The Cost of a Bookmark Graveyard
Time Waste
Every time you can't find a bookmark:
Search time: 2-5 minutes
Context switching: Mental cost
Repeated Googling: Duplicate effort
Multiply across your week: Hours lost to finding things you already found once.
Missed Value
Those buried bookmarks contain:
Articles that would solve current problems
Tools that would save you time
Resources that would help your projects
Learning that would advance your skills
If you can't find it, you can't use it. The value is locked in a graveyard.
Cognitive Load
Every unsorted bookmark is:
An open loop ("I should organize that")
A small guilt ("I'll never read all that")
Mental clutter
Death by a thousand cuts: The graveyard drains mental energy even when you're not looking at it.
Knowledge Loss
You've done research before:
Compared tools
Read about topics
Found valuable resources
Without organization: You repeat research. You lose institutional knowledge. You start from zero.
The Resurrection Process
Ready to transform your graveyard into a living, useful system? Here's the process.
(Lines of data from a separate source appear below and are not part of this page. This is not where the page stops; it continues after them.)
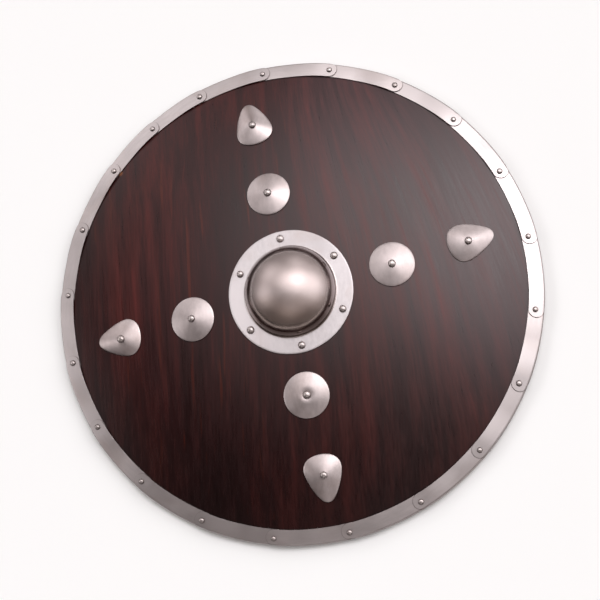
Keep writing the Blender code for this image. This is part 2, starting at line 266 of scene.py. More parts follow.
class Finish(Nodes):
    """A new material with a Principled shader, and the patterns that lead to it."""

    def __init__(self, name, **plain):
        self.material = bpy.data.materials.new(name)
        super().__init__(self.material)
        self.shader = self.tree.nodes["Principled BSDF"]
        self.feed(self.shader, {key.replace("_", " ").title(): v for key, v in plain.items()})

    def place(self, scale=(1, 1, 1), turn=0.0):
        """Object coordinates, turned about Z and stretched."""
        source = self.add("TexCoord").outputs["Object"]
        inputs = {"Vector": source, "Scale": scale, "Rotation": (0, 0, turn)}
        return self.add("Mapping", inputs).outputs["Vector"]

    def distance(self, centre, flat=True):
        """Distance from a point, or, where flat, from the upright line through it."""
        place = self.place((1, 1, 0 if flat else 1))
        inputs = {0: place, 1: centre}
        return self.add("VectorMath", inputs, operation="DISTANCE").outputs["Value"]

    def value(self, name, scale=(1, 1, 1)):
        """A named vector of the piece, stretched."""
        source = self.add("Attribute", attribute_name=name).outputs["Vector"]
        return self.add("Mapping", {"Vector": source, "Scale": scale}).outputs["Vector"]

    def noise(self, vector, scale, detail=3.0, roughness=0.55, distortion=0.0):
        inputs = {"Vector": vector, "Scale": scale, "Detail": detail}
        inputs.update({"Roughness": roughness, "Distortion": distortion})
        return self.add("TexNoise", inputs).outputs["Fac"]

    def parts(self, vector):
        return self.add("SeparateXYZ", {"Vector": vector}).outputs

    def spread(self, value, low, high, to_low=0.0, to_high=1.0, smooth=False):
        """Maps low..high to to_low..to_high and holds the ends."""
        kind = "SMOOTHSTEP" if smooth else "LINEAR"
        inputs = {"Value": value, "From Min": low, "From Max": high}
        inputs.update({"To Min": to_low, "To Max": to_high})
        return self.add("MapRange", inputs, interpolation_type=kind).outputs["Result"]

    def ramp(self, value, stops):
        """Colour along a ramp of (position, colour) stops."""
        node = self.add("ValToRGB", {"Fac": value})
        band = node.color_ramp
        while len(band.elements) < len(stops):
            band.elements.new(1.0)
        for element, (position, colour) in zip(band.elements, stops):
            element.position = position
            element.color = opaque(colour)
        return node.outputs["Color"]

    def bump(self, height, distance, strength):
        inputs = {"Height": height, "Distance": distance, "Strength": strength}
        return self.add("Bump", inputs).outputs["Normal"]

    def finish(self, **inputs):
        self.feed(self.shader, {key.replace("_", " ").title(): v for key, v in inputs.items()})
        return self.material


# Wood ----------------------------------------------------------------------------------------------

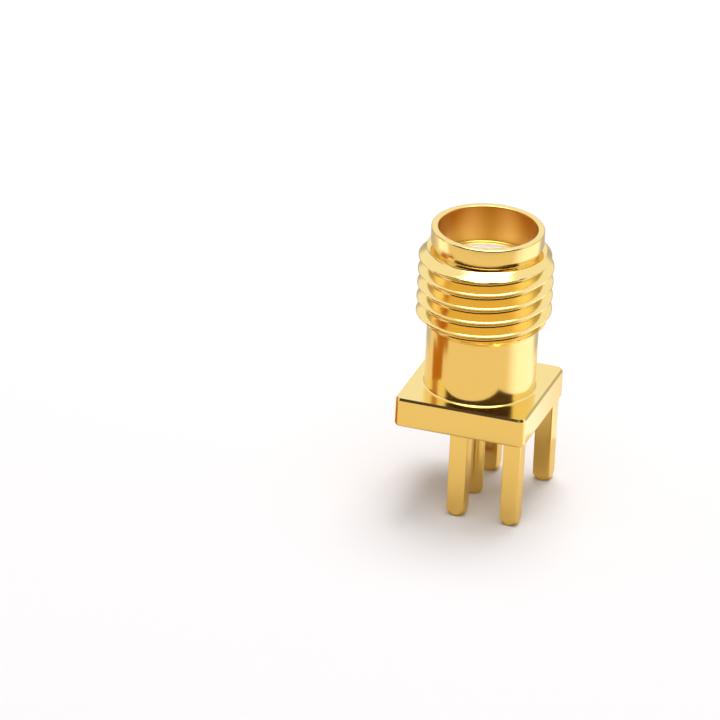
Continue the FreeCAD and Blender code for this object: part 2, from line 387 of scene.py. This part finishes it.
def boundary_ring(shell, height):
    """The open edge at one height, sorted anticlockwise from +X."""
    found = {vert for edge in shell.edges if edge.is_boundary for vert in edge.verts
             if abs(vert.co.z - height * MM) < SAME_LEVEL * MM}
    step = 2 * math.pi / BODY_COLUMNS
    return sorted(found, key=lambda vert: round(math.atan2(vert.co.y, vert.co.x) / step) % BODY_COLUMNS)


def linked(name, data):
    """A new object of the scene, with this mesh, light or camera."""
    made = bpy.data.objects.new(name, data)
    bpy.context.scene.collection.objects.link(made)
    return made


def plain_mesh(source):
    """What a modified object looks like, as a plain mesh."""
    graph = bpy.context.evaluated_depsgraph_get()
    return bpy.data.meshes.new_from_object(
        source.evaluated_get(graph), preserve_all_data_layers=True, depsgraph=graph)


def mesh_of(shell, name):
    shell.normal_update()
    mesh = bpy.data.meshes.new(name)
    shell.to_mesh(mesh)
    shell.free()
    return mesh


def finished(name, mesh, material, node):
    """Makes a piece of a finished mesh, with flat faces shaded flat, and hides the imported node it takes the
    place of.
    """
    mesh.materials.clear()
    mesh.materials.append(material)
    mesh.shade_smooth()
    mesh.set_sharp_from_angle(angle=SHARP_ANGLE)
    rough = linked(name + " draft", mesh)
    weighted = rough.modifiers.new("flat faces", "WEIGHTED_NORMAL")
    weighted.keep_sharp = True
    weighted.weight = FLAT_FACE_WEIGHT
    piece = linked(name, plain_mesh(rough))
    bpy.data.objects.remove(rough)
    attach(piece, "root")
    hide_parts(node)


# The thread, a helical strip in Geometry Nodes

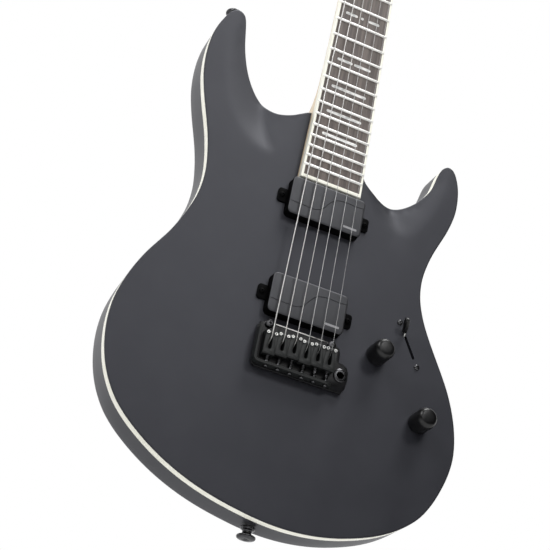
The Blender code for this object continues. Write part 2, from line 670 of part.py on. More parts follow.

Phase 1: Triage (The Purge)
Goal: Ruthlessly reduce to what's actually valuable.
Time: 1-2 hours (depending on graveyard size)
Step 1: Export Everything
Get all bookmarks into one view:
Chrome: Bookmarks Manager → ⋮ → Export bookmarks
Firefox: Bookmarks → Show All Bookmarks → Import/Export
Safari: File → Export Bookmarks
This creates an HTML file you can review.
Step 2: Bulk Delete the Obvious
Delete without hesitation:
Anything you don't recognize
Links older than 2 years (with rare exceptions)
Duplicates
Anything "Untitled"
Dead projects
Old versions of things
The test: "If I needed this, would I search my bookmarks or Google?"
If Google → Delete.
Be aggressive. You're not losing value—you're clearing clutter. Anything truly important, you'll find again.